The idea that led to a major advancement in laser surgery originated with Dr. J. Stuart Nelson at UC Irvine in 1992 while he was watching a baseball game. At the time, Nelson and his colleagues at the Beckman Laser Institute & Medical Clinic (BLIMC) were working to improve laser treatments for vascular birthmarks, particularly port-wine stains in infants and children.
The main challenge they faced was that lasers could damage the outer layer of skin, causing pain and scarring, while not effectively targeting the deeper blood vessels responsible for birthmarks. Previous attempts to cool the skin before laser exposure using ice cubes, cold water, or chilled metal plates proved ineffective because these methods also cooled the targeted blood vessels.
“We needed to get something very cold onto the skin surface in perfect thermal contact and then off the skin surface – all within a fraction of a second,” Nelson said. “I remembered what I saw watching a baseball game.”
Nelson recalled seeing trainers use ethyl chloride spray on injured players during games to numb pain quickly. He shared this idea with postdoctoral researcher Thomas Milner and visiting engineer Lars Svaasand over dinner, leading them to consider spray cooling as a potential solution.
By Monday, Milner and Svaasand had constructed a prototype of what would become known as the Dynamic Cooling Device (DCD), using parts from an auto supply store. The team tested it on themselves to determine optimal settings for cryogen spurt duration and timing with laser exposure.
“It was a fairly simple construction,” said Milner, now at Baylor College of Medicine. “That’s the beauty of the invention: It’s so simple and works so well.”
The DCD sprays a nonflammable freon substitute onto the skin just before each pulse of laser light. The coolant evaporates almost instantly, cooling only the top layer of skin without affecting deeper tissues.

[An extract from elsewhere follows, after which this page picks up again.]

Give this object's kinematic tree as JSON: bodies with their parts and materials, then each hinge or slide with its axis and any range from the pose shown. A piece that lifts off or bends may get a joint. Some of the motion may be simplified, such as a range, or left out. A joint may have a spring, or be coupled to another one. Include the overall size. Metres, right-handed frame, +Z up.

“Because the spurt durations are so short, the cooling remains confined to the skin’s most superficial layer and does not affect the deeper targeted blood vessels causing the vascular birthmark,” Nelson explained. “This allows much higher laser light dosages to be used, while at the same time minimizing injury to the skin and pain to the patient.”
Patented in 1998 and licensed to Candela Laser Corp., DCD technology became standard on more than 47,000 Candela lasers worldwide before its patent expired in 2020. The device also appears on other manufacturers’ equipment globally.
Between 2001 and 2010, DCD ranked among the top-earning inventions licensed by institutions within the University of California system. In some years it placed second or third for royalty income generated for UC Irvine.
“The combination of basic research, engineering and clinical testing that went into the Dynamic Cooling Device is exactly what was envisioned over 30 years ago when the idea of the BLIMC was first conceived,” said Michael Berns, Arnold & Mabel Beckman Chair in Laser Biomedicine and institute co-founder.
While DCD-equipped lasers are used for various cosmetic procedures such as hair removal or scar treatment, Nelson emphasized its primary benefit is improving care for patients with port-wine stains: “The technology has made possible the early, painless, safe and effective treatment of port-wine stains and other disfiguring vascular birthmarks in infants and young children in ways that Tom, Lars and I could never have imagined,” he said. “That’s what I’m most proud of.”